Ex Member wrote on May 14th, 2016 at 7:29pm:

Rome wrote on May 14th, 2016 at 2:58am:
"It's not a lie if you believe it." As we learned in Seinfeld from the George character, it holds a lot of weight in reality.  You can rationalize just about anything in your head.

Thanks for your detailed post. It provided a lot of insight into the experience. I personally have never been involved in a LE polygraph exam.

About rationalization, I don't think this is possible. As much as we can all fool ourselves, on some level we know better. Also, the deliberation alone can produce a reaction.

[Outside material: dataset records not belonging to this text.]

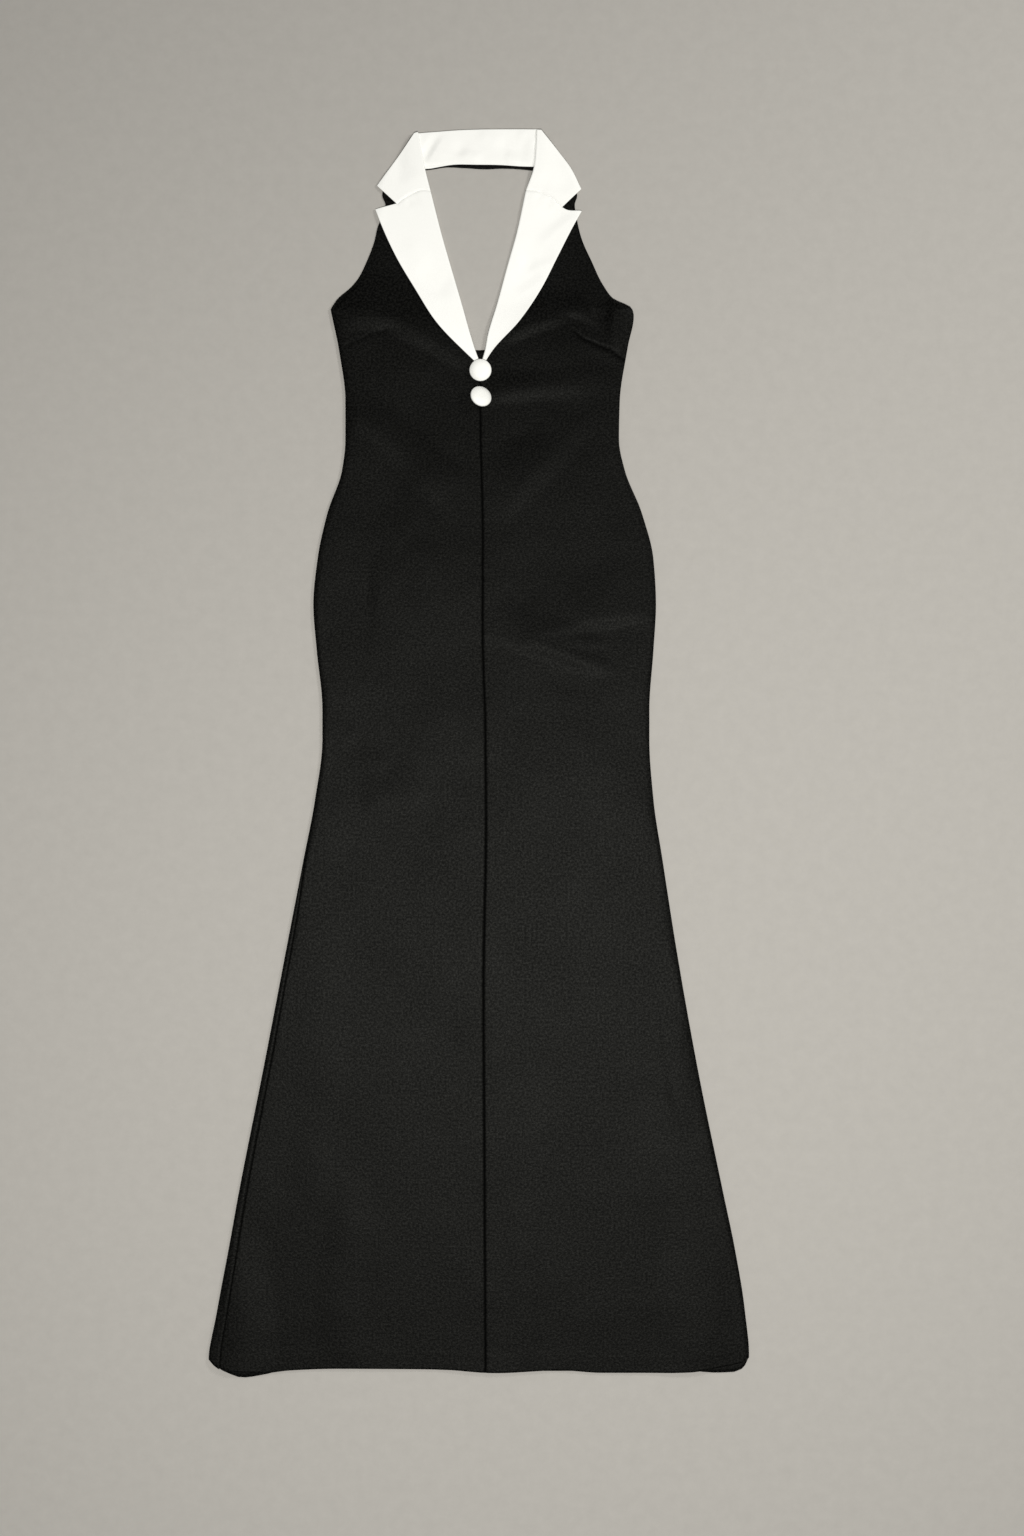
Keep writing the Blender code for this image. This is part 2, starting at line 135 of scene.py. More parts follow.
# The folds. Each runs from its start to its end, bows to its right by its bow, and dies out at both ends.
# It reaches less far on its steep side; left and right are seen along its run
FOLDS = table("x0 height0 x1 height1 bow left right rise", (
    (-186, 1284, -68, 1289, -7, 46, 20, 2.9),
    (-126, 1297, -4, 1222, -8, 44, 19, 3.0),
    (-66, 1240, -22, 1186, -4, 20, 26, 0.8),
    (6, 1258, 126, 1301, -2, 44, 20, 2.6),
    (90, 1304, 172, 1268, -8, 34, 18, 2.3),
    (171, 1230, 167, 1338, 0, 21, 26, 3.8),
    (157, 1256, 144, 1384, 0, 16, 13, -3.4),
    (34, 1268, 62, 1210, -5, 20, 20, -0.5),
    (96, 1246, 176, 1222, -4, 24, 24, -0.7),
    (-16, 1195, 152, 1209, 0, 30, 19, 2.1),
    (-176, 1190, -16, 1038, -12, 50, 25, 2.6),
    (-76, 1184, 2, 1106, -6, 34, 34, -0.8),
    (-176, 1140, -84, 1040, -8, 22, 22, -0.6),
    (150, 1192, 8, 1034, 3, 25, 52, 2.7),
    (16, 1170, 104, 1146, 4, 26, 26, -1.1),
    (166, 1132, 96, 1040, -6, 24, 24, -0.6),
    (50, 903, 240, 936, -3, 90, 19, 2.2),
    (84, 893, 236, 870, 2, 13, 20, -1.0),
    (-8, 908, 92, 891, 2, 56, 15, 1.7),
    (38, 901, 172, 853, -4, 36, 15, 3.1),
    (70, 850, 180, 830, -6, 22, 22, -0.6),
    (-117, 858, -119, 1008, 0, 22, 50, 1.3),
    (-72, 1030, -52, 950, 4, 34, 34, 0.8),
    (-182, 796, -148, 772, 2, 18, 18, 0.8),
    (-146, 762, -106, 740, 2, 18, 18, 0.8),
    (-152, 690, -54, 718, -2, 36, 18, 1.8),
    (-158, 722, -142, 644, 6, 24, 24, -0.8),
    (108, 680, 186, 674, 3, 26, 26, -0.8),
    (224, 474, 250, 284, 2, 44, 17, 1.6),
    (-256, 350, -242, 276, 2, 20, 20, -0.9),
    (-126, 110, -92, 30, 4, 22, 22, -0.8),
    (-20, 600, 10, 340, -14, 44, 44, 1.1),
    (108, 600, 134, 290, 12, 46, 46, -1.0),
    (-184, 560, -218, 180, -8, 38, 38, 1.2),
    (60, 280, 66, -10, 8, 34, 34, 1.1),
    (-60, 340, -70, 10, -8, 40, 40, -1.1),
    (170, 300, 188, 0, -6, 34, 34, -1.2),
    (-146, 280, -168, -10, 6, 30, 30, 1.1),
))

END_RUN = 0.36  # share of a fold's length over which it dies out at each end

# Lines of stitching in a panel, drawn in a little: the darts, as polylines
DARTS = (
    ((-163, 1252), (-155, 1256), (-143, 1262), (-131, 1268), (-115, 1273), (-101, 1276)),
    ((180, 1234), (174, 1238), (160, 1248), (143, 1255), (127, 1262), (118, 1269), (110, 1278)),
)
DART_DEPTH = (0.4, 1.3)
DART_HALF = 2.4
# Painted shade along each dart, left and right: how far the cloth's colour is darkened there
DART_SHADE = (0.3, 1.0)

# A slight unevenness of the whole cloth: waves by direction in degrees, length and height
WAVES = table("direction length rise phase", (
    (8, 210, 0.30, 0.3), (71, 150, 0.22, 1.9), (128, 117, 0.18, 4.1), (37, 83, 0.13, 2.2),
    (158, 64, 0.09, 5.0), (98, 47, 0.06, 0.9), (52, 33, 0.035, 3.3), (140, 26, 0.025, 1.2),
))

# The lapels and the collar, point by point from the neck. The gorge seam joins the two
LAPEL = {
    -1: {
        "inner": (
            (-60, 1443), (-46, 1388), (-36, 1353), (-22, 1305), (-11, 1266), (-5, 1247), (0, 1234),
        ),
        "outer": (
            (-125, 1420), (-118, 1402), (-100, 1363), (-77, 1324), (-51, 1283), (-16.5, 1247), (-2.5, 1234),
        ),
        "step": ((-99, 1427), (-125, 1420)),
    },
    1: {
        "inner": (
            (59, 1443), (47, 1388), (37, 1353), (24, 1305), (12.5, 1266), (9, 1247), (5, 1234),
        ),
        "outer": (
            (125, 1418), (116, 1402), (96, 1363), (76, 1324), (50, 1285), (15.5, 1247), (7, 1234),
        ),
        "step": ((101, 1423), (106, 1420), (125, 1418)),
    },
}
GORGE = {
    -1: ((-60, 1443), (-66, 1444), (-81, 1439), (-93, 1432), (-99, 1427)),
    1: ((59, 1443), (66, 1443), (80, 1439), (94, 1430), (101, 1423)),
}
COLLAR = {
    -1: {
        "inner": ((-75, 1513), (-71, 1492), (-67, 1471), (-60, 1443)),
        "outer": ((-78, 1512), (-93, 1490), (-107, 1471), (-123, 1449)),
        "step": ((-99, 1427), (-123, 1449)),
    },
    1: {
        "inner": ((72, 1516), (71, 1492), (69, 1472), (59, 1443)),
        "outer": ((76, 1516), (97, 1490), (112, 1470), (124.5, 1445)),
        "step": ((101, 1423), (124.5, 1445)),
    },
}
NECK_BAND = {
    "top": ((-76, 1512), (-50, 1514), (-22, 1516), (20, 1517), (74, 1517)),
    "bottom": (
        (-71, 1469.5), (-58, 1470.4), (-46, 1472.6), (-34, 1474.6), (0, 1475), (27, 1474.6), (51, 1473), (73, 1472.4),
    ),
}
UNDER_BAND = {
    "top": ((-73.5, 1503), (0, 1507), (73.5, 1504)),
    "bottom": (
        (-68, 1467.8), (-56, 1469.2), (-40, 1471.6), (-18, 1470.9), (10, 1469.4), (27, 1470.2), (51, 1469.3), (69, 1467.3),
    ),
}

# Soft places in the white pieces
FACING_FOLDS = table("x0 height0 x1 height1 bow left right rise", (
    (-78, 1350, -28, 1316, 3, 34, 15, -1.8),
    (-96, 1384, -62, 1340, -4, 18, 18, 0.7),
    (-70, 1435, -90, 1426, 2, 12, 12, -0.9),
    (-110, 1486, -84, 1450, 2, 26, 16, -1.1),
    (121, 1428, 54, 1372, 4, 17, 38, -2.2),
    (94, 1366, 46, 1351, 2, 13, 28, -1.8),
    (82, 1348, 34, 1318, 3, 12, 26, -1.4),
    (66, 1437, 92, 1424, -2, 12, 12, -1.1),
    (112, 1466, 92, 1440, -2, 14, 14, -0.7),
))
BAND_FOLDS = table("x0 height0 x1 height1 bow left right rise", (
    (-44, 1515, -70, 1474, 2, 7, 9, -2.0),
    (-28, 1514, -60, 1480, -2, 16, 14, 1.2),
    (-52, 1504, -8, 1492, 3, 20, 12, -1.4),
    (-26, 1490, 8, 1482, 2, 12, 12, 1.2),
    (-4, 1514, 34, 1500, 2, 14, 14, 1.0),
    (18, 1504, 68, 1488, 3, 22, 13, -1.6),
    (30, 1488, 54, 1478, 1, 10, 10, 0.9),
    (46, 1516, 72, 1496, 1, 10, 10, 0.9),
    (-72, 1473.2, -34, 1476.4, 0, 1.6, 2.2, -1.1),
))

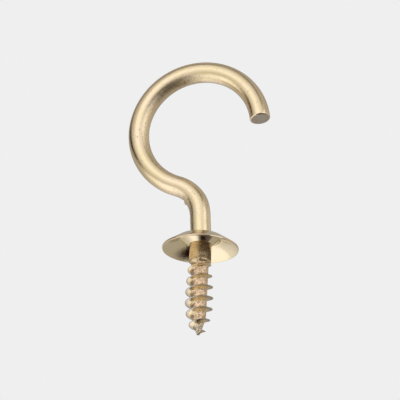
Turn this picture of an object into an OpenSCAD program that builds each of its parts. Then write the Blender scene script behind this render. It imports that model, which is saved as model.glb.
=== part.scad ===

Regarding the rapport with the examiner, if this holds true, it only gives credence to the notion of "examiner bias."

Can you remember the exact wording of the Relevant Questions?


You may be right about rationalization but I don't know. I'm not saying it's airtight, but it helps.  I think if you can convince yourself that whatever you did "doesn't count" or is no big deal, it'll cause less of a reaction when the topic comes up. It's a mental game that you can win if prepared.  A big thing I did is not think too much about what they're asking and not dwelling on it. After the question, forget it was even asked, think about a song, a baseball game, whatever. So I would definitely say you'd want to avoid deliberation and answer everything without hesitation.  The only time a slight deliberation may be OK is on the control lies; that may even help some.

Yes, my opinion is that examiner bias is a huge factor.  It may be the biggest factor of all.  I'm reading other people's experiences and that reinforces these beliefs.  If the examiner thinks you're trustworthy or a good person, that goes a very long way. A lot of my advice to someone would be to cultivate that persona as soon as you arrive or start meeting people with that agency.  If he thinks you are being deceptive for whatever reason, you're probably dead in the water. If your examiner says to himself beforehand that he's running "the toughest poly in the west" today, and you're the guy, it's over for you.

I don't remember the exact wording of the questions now.  All I can really say is they were all centered around my intentions of being honest about the relevant topics (Stealing, drug use, etc.). He never asked me a direct question from the book such as "Have you ever used cocaine?" or "Have you ever committed a robbery?" or whatever.